On Friday 17 April 2015 11:36:26 Darac Marjal wrote:
> On Thu, Apr 16, 2015 at 04:25:41PM -0500, David Wright wrote:
> > Quoting Joe (joe@jretrading.com):
> > > On Thu, 16 Apr 2015 21:11:06 +0100
> > >
> > > Lisi Reisz <lisi.reisz@gmail.com> wrote:
> > > > As opposed to problems in a fortnight?  If you change all of them,
> > > > you will have a whirlwind as soon as Jessie becomes Stable.  If I
> > > > were in your shoes, I would change the one reference to testing to
> > > > Jessie.  Track Jessie into next month and change all references to
> > > > Jessie to testing or Stretch then, when things have calmed down a
> > > > little.
> > > >
> > > > > Running `aptitude update' with the changes in place does not
> > > > > produce any output that looks problematice (to me).  But maybe that
> > > > > is not a thorough test?
> > > >
> > > > It's no test at all.  At the moment testing and Jessie are the same
> > > > thing.
> > > >
> > > > But it will be awful the day that Jessie goes Stable because
> > > > everything will immediately update willy-nilly and out of your
> > > > control, all at once, to Stretch (which will be the new testing).
> > > >
> > > > I really should wait a few days if I were you.  If I were me I would
> > > > wait at least a month!
> > >
> > > However long the wait, the result will be the same.
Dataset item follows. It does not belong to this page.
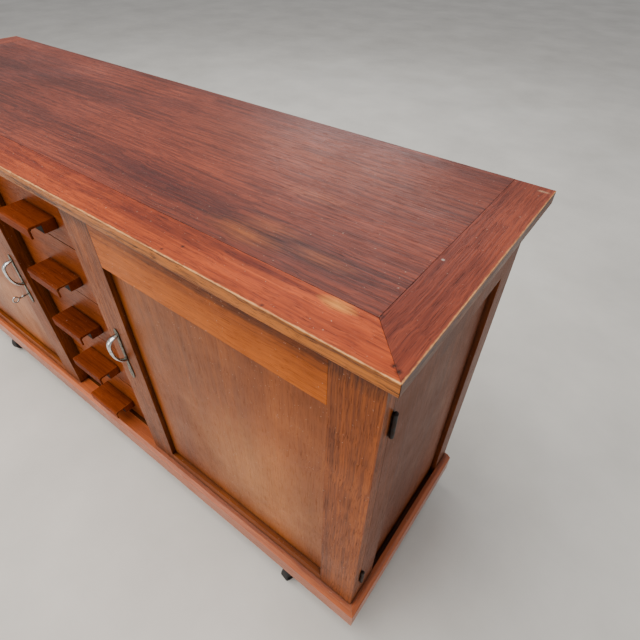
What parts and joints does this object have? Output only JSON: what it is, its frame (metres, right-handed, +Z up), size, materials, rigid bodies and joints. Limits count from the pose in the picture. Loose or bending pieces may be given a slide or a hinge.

In fact, the longer
> > > the wait, the more upgrades there will be in one go.
> >
> > This may be true, but there's a difference. If you wait a few months
> > in jessie before moving to stretch, a lot more people will have tried
> > the latter and discussed, maybe fixed, the bugs that crop up.
>
> Just a thought: What do you think people have been doing for the last
> five months?
>
> Jessie froze on the 5th of November 2014. At that point, the idea of the
> released software is clearly defined. The only changes allowed after a
> freeze (as per the Freeze Policy) are: fixes for critical *bugs*, fixes
> for important *bugs* (and then, only until 5th December), translation
> updates and pre-approved fixes (until the 5th January).
>
> I've highlighted those changes which are driven by bugs. Now, the main
> way to find bugs is for people to TEST the operating system. That means
> installing it, using it, adapting it to their needs, updating the
> applications or services which they run atop debian and so on. If
> everyone followed your advice, Jessie would sit on a shelf for five
> months then someone would come along and say "Yes, this has ripened long
> enough" and then it'd be marked as "stable" and people would say "Why
> didn't you spot this glaring bug?"
>
> On the day of release, Debian is saying "This set of packages, at these
> versions, have been tested, approved and we believe they are good enough
> for *everyone* to use". If you don't trust that, then why are you using
> Debian in the first place?

He is suggesting using Jessie.  I don't get your problem.